DATA SEGMENT |
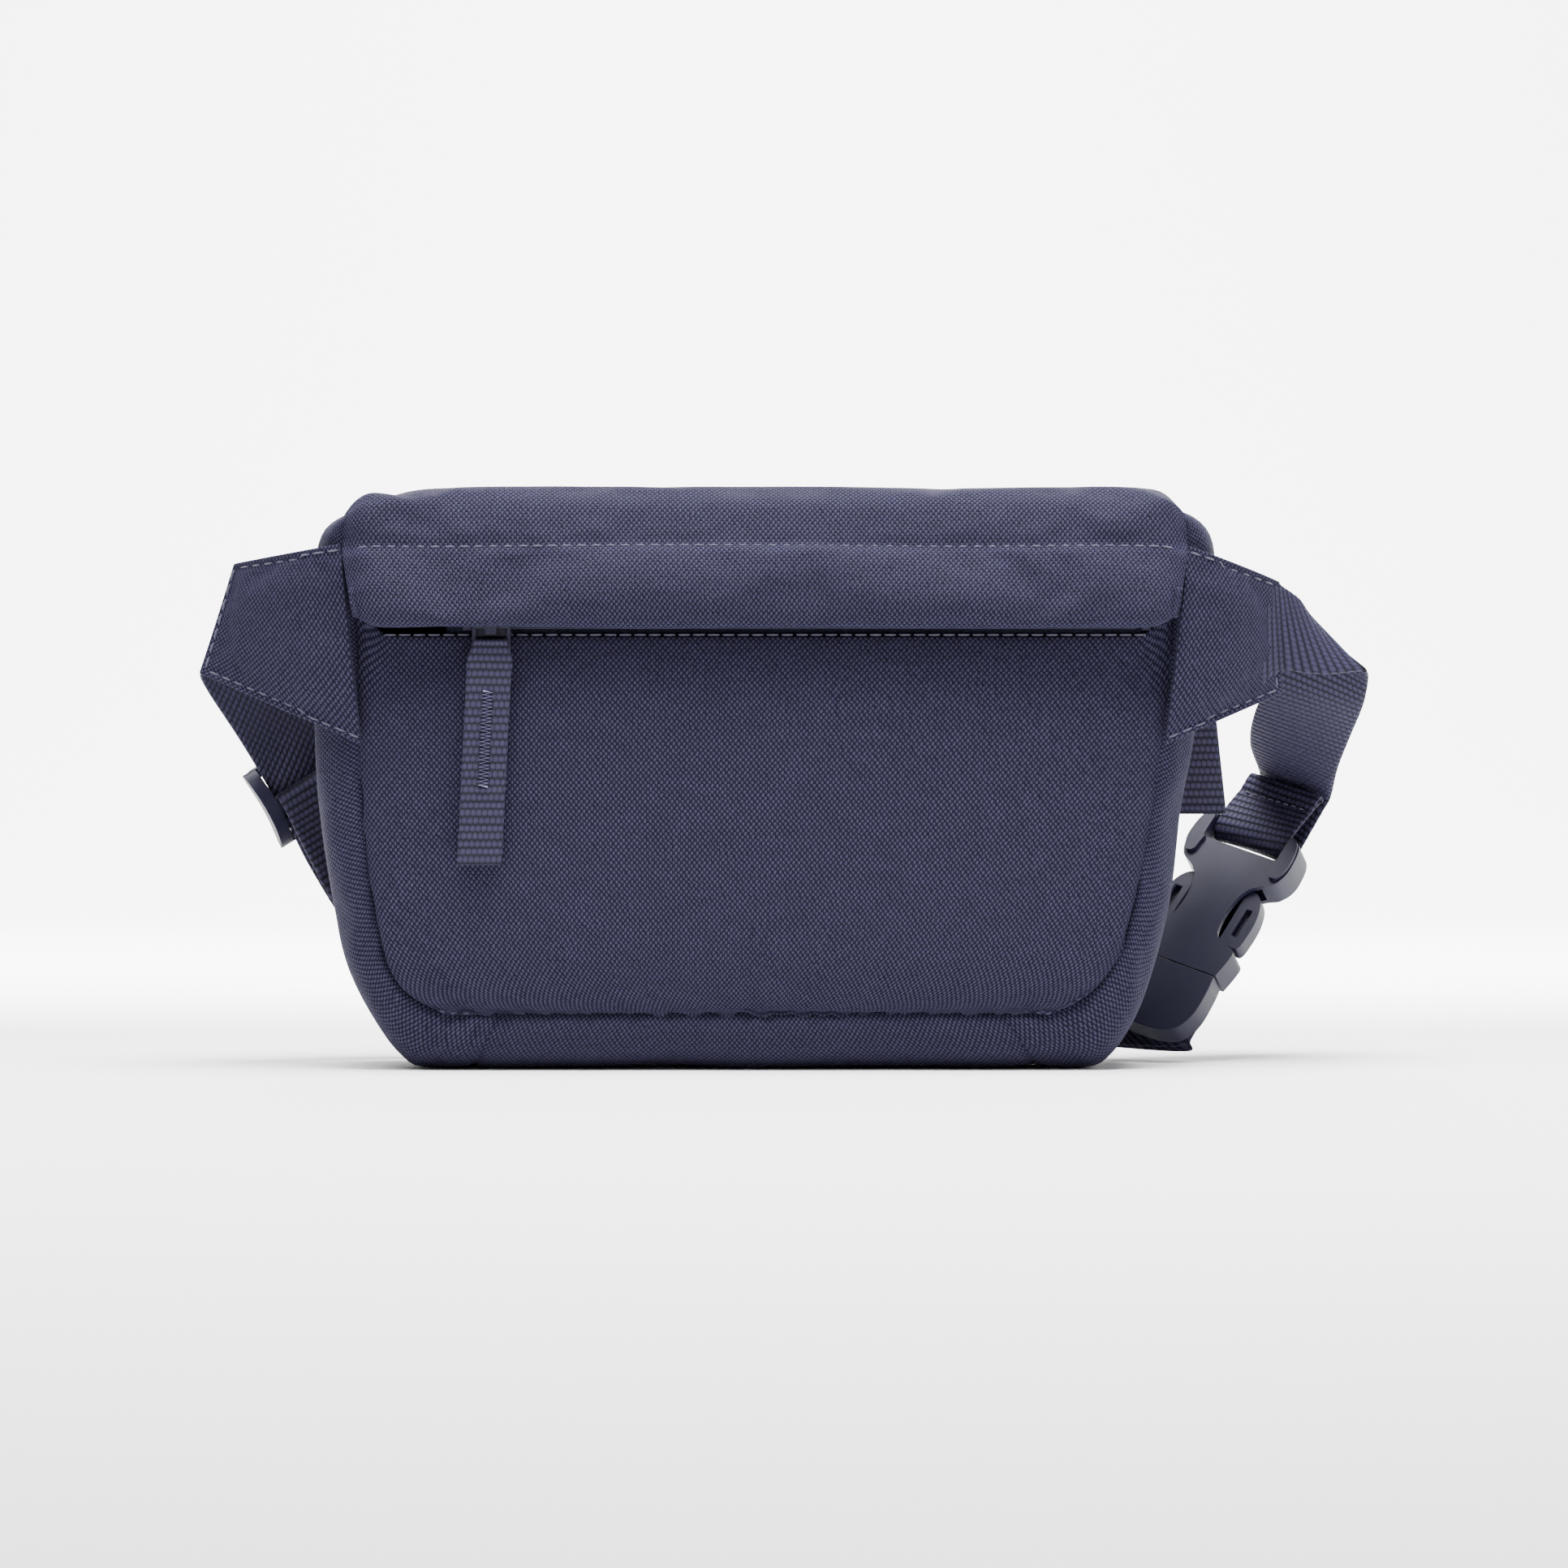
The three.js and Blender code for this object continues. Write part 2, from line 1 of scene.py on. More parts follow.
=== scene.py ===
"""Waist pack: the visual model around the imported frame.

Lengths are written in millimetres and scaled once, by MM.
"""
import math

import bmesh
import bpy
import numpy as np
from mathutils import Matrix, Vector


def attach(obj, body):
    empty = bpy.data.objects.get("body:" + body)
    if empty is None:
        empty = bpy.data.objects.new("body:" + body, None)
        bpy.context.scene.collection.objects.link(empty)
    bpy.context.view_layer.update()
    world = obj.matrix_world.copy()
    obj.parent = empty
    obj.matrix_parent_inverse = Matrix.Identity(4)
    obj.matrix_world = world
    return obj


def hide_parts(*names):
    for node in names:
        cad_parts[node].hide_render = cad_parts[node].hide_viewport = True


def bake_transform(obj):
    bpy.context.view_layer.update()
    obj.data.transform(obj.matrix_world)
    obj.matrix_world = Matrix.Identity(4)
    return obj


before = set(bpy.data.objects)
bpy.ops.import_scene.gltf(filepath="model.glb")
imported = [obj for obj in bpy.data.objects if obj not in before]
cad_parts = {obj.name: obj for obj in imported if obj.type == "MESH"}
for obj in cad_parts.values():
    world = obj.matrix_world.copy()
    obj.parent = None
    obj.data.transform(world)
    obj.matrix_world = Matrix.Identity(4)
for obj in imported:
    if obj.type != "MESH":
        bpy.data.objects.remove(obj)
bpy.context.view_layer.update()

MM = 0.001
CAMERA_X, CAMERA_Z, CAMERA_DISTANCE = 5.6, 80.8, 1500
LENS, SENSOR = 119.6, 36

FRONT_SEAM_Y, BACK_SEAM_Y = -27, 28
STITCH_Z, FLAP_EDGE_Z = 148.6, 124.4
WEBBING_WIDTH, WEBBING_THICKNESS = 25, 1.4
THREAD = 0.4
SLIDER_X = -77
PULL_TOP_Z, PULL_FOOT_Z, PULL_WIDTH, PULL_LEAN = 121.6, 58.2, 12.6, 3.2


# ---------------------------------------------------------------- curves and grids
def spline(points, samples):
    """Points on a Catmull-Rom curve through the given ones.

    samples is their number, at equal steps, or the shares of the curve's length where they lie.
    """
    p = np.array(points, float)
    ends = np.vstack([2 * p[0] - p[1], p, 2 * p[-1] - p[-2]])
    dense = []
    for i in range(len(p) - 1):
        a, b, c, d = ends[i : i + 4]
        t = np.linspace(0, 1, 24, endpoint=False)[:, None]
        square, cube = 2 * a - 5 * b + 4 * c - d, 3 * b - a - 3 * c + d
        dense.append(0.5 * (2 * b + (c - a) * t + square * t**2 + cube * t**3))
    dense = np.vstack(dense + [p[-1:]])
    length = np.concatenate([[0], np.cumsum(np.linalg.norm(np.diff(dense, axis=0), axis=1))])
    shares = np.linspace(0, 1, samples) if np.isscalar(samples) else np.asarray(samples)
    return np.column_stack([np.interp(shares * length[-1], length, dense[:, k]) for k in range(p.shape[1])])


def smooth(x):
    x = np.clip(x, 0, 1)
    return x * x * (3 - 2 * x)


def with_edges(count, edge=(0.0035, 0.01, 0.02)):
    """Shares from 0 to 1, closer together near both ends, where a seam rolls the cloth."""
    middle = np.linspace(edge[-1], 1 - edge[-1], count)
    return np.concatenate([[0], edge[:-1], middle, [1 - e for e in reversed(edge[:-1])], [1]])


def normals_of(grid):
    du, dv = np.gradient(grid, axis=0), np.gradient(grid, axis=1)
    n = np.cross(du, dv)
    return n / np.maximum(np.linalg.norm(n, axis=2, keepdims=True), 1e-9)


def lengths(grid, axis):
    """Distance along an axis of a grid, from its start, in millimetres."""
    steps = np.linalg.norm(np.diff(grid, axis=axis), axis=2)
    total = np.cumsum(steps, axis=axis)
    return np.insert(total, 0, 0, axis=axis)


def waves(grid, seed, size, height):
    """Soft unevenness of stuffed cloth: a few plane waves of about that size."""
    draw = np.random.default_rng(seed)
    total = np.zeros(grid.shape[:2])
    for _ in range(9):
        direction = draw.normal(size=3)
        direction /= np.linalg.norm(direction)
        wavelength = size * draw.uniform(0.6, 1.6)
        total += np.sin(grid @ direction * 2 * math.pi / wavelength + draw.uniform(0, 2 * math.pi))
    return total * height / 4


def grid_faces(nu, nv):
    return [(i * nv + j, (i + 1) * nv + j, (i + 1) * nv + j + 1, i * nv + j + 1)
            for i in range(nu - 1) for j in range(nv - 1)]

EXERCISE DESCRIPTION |
Your task is to output all of the data above word for word.

SOLUTION TO THE PROBLEM |
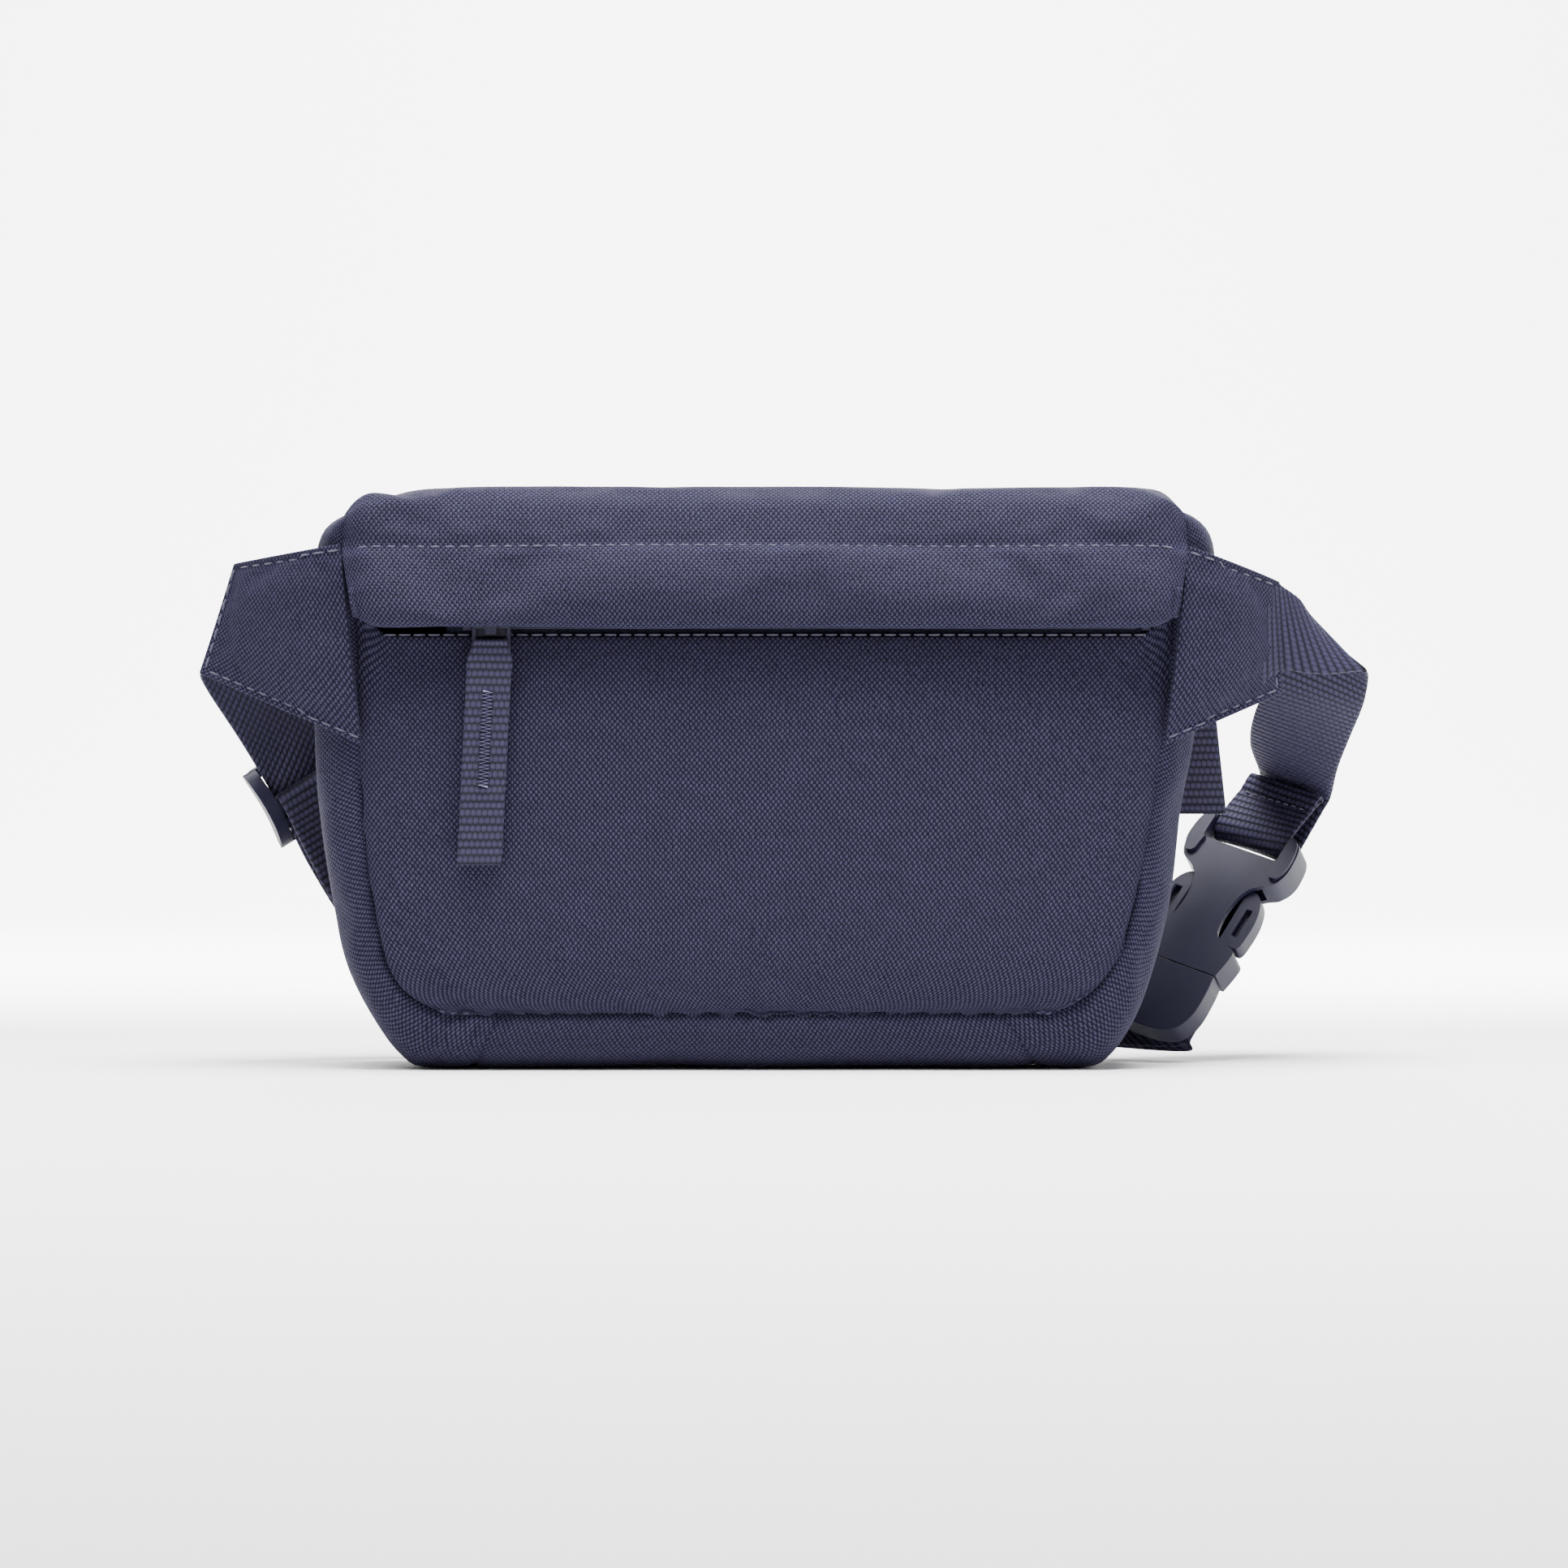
The three.js and Blender code for this object continues. Write part 2, from line 1 of scene.py on. More parts follow.
=== scene.py ===
"""Waist pack: the visual model around the imported frame.

Lengths are written in millimetres and scaled once, by MM.
"""
import math

import bmesh
import bpy
import numpy as np
from mathutils import Matrix, Vector


def attach(obj, body):
    empty = bpy.data.objects.get("body:" + body)
    if empty is None:
        empty = bpy.data.objects.new("body:" + body, None)
        bpy.context.scene.collection.objects.link(empty)
    bpy.context.view_layer.update()
    world = obj.matrix_world.copy()
    obj.parent = empty
    obj.matrix_parent_inverse = Matrix.Identity(4)
    obj.matrix_world = world
    return obj


def hide_parts(*names):
    for node in names:
        cad_parts[node].hide_render = cad_parts[node].hide_viewport = True


def bake_transform(obj):
    bpy.context.view_layer.update()
    obj.data.transform(obj.matrix_world)
    obj.matrix_world = Matrix.Identity(4)
    return obj


before = set(bpy.data.objects)
bpy.ops.import_scene.gltf(filepath="model.glb")
imported = [obj for obj in bpy.data.objects if obj not in before]
cad_parts = {obj.name: obj for obj in imported if obj.type == "MESH"}
for obj in cad_parts.values():
    world = obj.matrix_world.copy()
    obj.parent = None
    obj.data.transform(world)
    obj.matrix_world = Matrix.Identity(4)
for obj in imported:
    if obj.type != "MESH":
        bpy.data.objects.remove(obj)
bpy.context.view_layer.update()

MM = 0.001
CAMERA_X, CAMERA_Z, CAMERA_DISTANCE = 5.6, 80.8, 1500
LENS, SENSOR = 119.6, 36

FRONT_SEAM_Y, BACK_SEAM_Y = -27, 28
STITCH_Z, FLAP_EDGE_Z = 148.6, 124.4
WEBBING_WIDTH, WEBBING_THICKNESS = 25, 1.4
THREAD = 0.4
SLIDER_X = -77
PULL_TOP_Z, PULL_FOOT_Z, PULL_WIDTH, PULL_LEAN = 121.6, 58.2, 12.6, 3.2


# ---------------------------------------------------------------- curves and grids
def spline(points, samples):
    """Points on a Catmull-Rom curve through the given ones.

    samples is their number, at equal steps, or the shares of the curve's length where they lie.
    """
    p = np.array(points, float)
    ends = np.vstack([2 * p[0] - p[1], p, 2 * p[-1] - p[-2]])
    dense = []
    for i in range(len(p) - 1):
        a, b, c, d = ends[i : i + 4]
        t = np.linspace(0, 1, 24, endpoint=False)[:, None]
        square, cube = 2 * a - 5 * b + 4 * c - d, 3 * b - a - 3 * c + d
        dense.append(0.5 * (2 * b + (c - a) * t + square * t**2 + cube * t**3))
    dense = np.vstack(dense + [p[-1:]])
    length = np.concatenate([[0], np.cumsum(np.linalg.norm(np.diff(dense, axis=0), axis=1))])
    shares = np.linspace(0, 1, samples) if np.isscalar(samples) else np.asarray(samples)
    return np.column_stack([np.interp(shares * length[-1], length, dense[:, k]) for k in range(p.shape[1])])


def smooth(x):
    x = np.clip(x, 0, 1)
    return x * x * (3 - 2 * x)


def with_edges(count, edge=(0.0035, 0.01, 0.02)):
    """Shares from 0 to 1, closer together near both ends, where a seam rolls the cloth."""
    middle = np.linspace(edge[-1], 1 - edge[-1], count)
    return np.concatenate([[0], edge[:-1], middle, [1 - e for e in reversed(edge[:-1])], [1]])


def normals_of(grid):
    du, dv = np.gradient(grid, axis=0), np.gradient(grid, axis=1)
    n = np.cross(du, dv)
    return n / np.maximum(np.linalg.norm(n, axis=2, keepdims=True), 1e-9)


def lengths(grid, axis):
    """Distance along an axis of a grid, from its start, in millimetres."""
    steps = np.linalg.norm(np.diff(grid, axis=axis), axis=2)
    total = np.cumsum(steps, axis=axis)
    return np.insert(total, 0, 0, axis=axis)


def waves(grid, seed, size, height):
    """Soft unevenness of stuffed cloth: a few plane waves of about that size."""
    draw = np.random.default_rng(seed)
    total = np.zeros(grid.shape[:2])
    for _ in range(9):
        direction = draw.normal(size=3)
        direction /= np.linalg.norm(direction)
        wavelength = size * draw.uniform(0.6, 1.6)
        total += np.sin(grid @ direction * 2 * math.pi / wavelength + draw.uniform(0, 2 * math.pi))
    return total * height / 4


def grid_faces(nu, nv):
    return [(i * nv + j, (i + 1) * nv + j, (i + 1) * nv + j + 1, i * nv + j + 1)
            for i in range(nu - 1) for j in range(nv - 1)]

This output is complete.